Partitioning, clustering, and file layout that makes queries fast

A columnar file is fast. A directory of columnar files is fast only if its physical layout matches the queries run against it. The decisions about how to partition and sort data are among the most consequential and least visible a team makes.

Partitioning

Partitioning splits a table into disjoint subsets — typically by date, region, or tenant — stored in separate folders. A query filtered by the partition column reads only the relevant folders; the engine prunes the rest without opening a file. A well-partitioned events table (events/year=2026/month=04/day=17/) serves a one-day query by reading 1/365 of the data, with no other optimisation.

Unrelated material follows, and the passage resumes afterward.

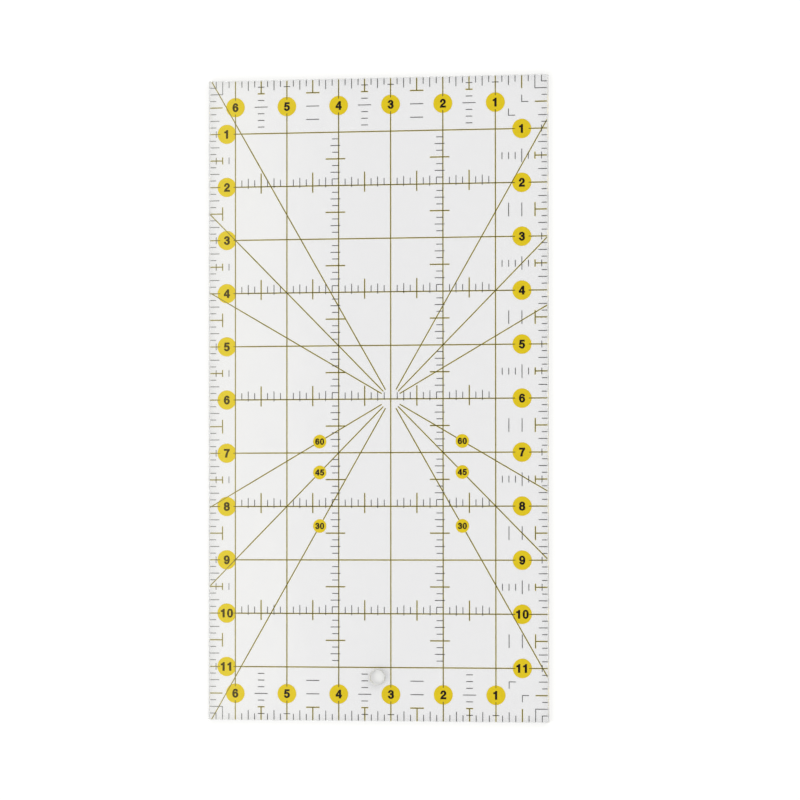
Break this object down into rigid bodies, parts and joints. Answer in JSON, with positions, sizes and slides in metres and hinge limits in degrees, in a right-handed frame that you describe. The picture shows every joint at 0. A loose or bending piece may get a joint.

The over-partitioning trap

Partitioning on a high-cardinality column — user_id, say — produces a partition per value and catastrophic small-file overhead. Object stores charge per request; a table split into a million partitions costs a million HEADs before any real work begins. The rule: partition on columns with tens to low thousands of distinct values, not more. Date at day granularity is almost always safe; user_id almost never is.

Clustering and sort order

Inside a partition, sorting the data on columns commonly filtered makes min/max statistics in Parquet (Section 7) sharply more selective. Z-ordering (Delta Lake, Hudi) and Hilbert curves (Iceberg) are multi-dimensional sort techniques that preserve locality across two or more columns at once — useful when both user_id and event_ts are common filters.

File size, and compaction

Optimal Parquet files are 128 MB to 1 GB. Smaller files pay per-file overhead; larger files hurt parallelism and predicate pushdown. A streaming ingest writes thousands of small files; a batch compaction job periodically rewrites them into a few large ones. Delta Lake's OPTIMIZE, Iceberg's rewrite_data_files, and Hudi's compaction schedulers all exist specifically for this.

The layout-driven query

For almost any analytical table, roughly 90% of practical query performance comes from three decisions: the partition column, the clustering column, and whether compaction runs. A query that is slow on a well-laid-out table almost never gets faster by adding indexes; it gets faster by fixing the layout.

Section 11

Open table formats — Delta Lake, Iceberg, Hudi

A single Parquet file is a file. A table is the claim that a specific set of files, taken together with a schema and a history, constitute a logical unit. The open table formats — Delta Lake, Apache Iceberg, Apache Hudi — are the three widely-adopted standards for making that claim.

Delta Lake

Delta Lake was created at Databricks and open-sourced in 2019. Its metadata is a sequence of JSON log files (_delta_log/) that record every commit — files added, files removed, schema changes, statistics. The log is append-only, ACID-managed via optimistic concurrency control, and replayable from scratch. Delta's tight integration with Spark was historically its main advantage; as of 2024, Delta is also natively readable by Snowflake, BigQuery, DuckDB, Trino, and many more.

Apache Iceberg

Apache Iceberg originated at Netflix (2017) to solve the Hive-metastore problems that had become acute at their scale. Its metadata is more elaborate than Delta's: a current table state, a list of manifests, and per-file metadata — all stored as Avro files. The layered design makes Iceberg's commits cheap even for tables with millions of files, and its schema and partition evolution are more flexible than Delta's. Iceberg has become the de-facto standard for multi-engine interoperability, with first-class support across Snowflake, BigQuery, Databricks, Trino, Flink, and most others.

Apache Hudi

Apache Hudi (Hadoop Upserts Deletes and Incrementals) originated at Uber (2016) with a specific workload in mind: very frequent upserts and deletes, incremental consumption by downstream pipelines. It supports two table types — Copy-on-Write, like Delta and Iceberg, and Merge-on-Read, which keeps recent changes in log files and merges on query. Hudi is less universally adopted than Delta or Iceberg, but it is still the right choice when the workload is dominated by streaming upserts.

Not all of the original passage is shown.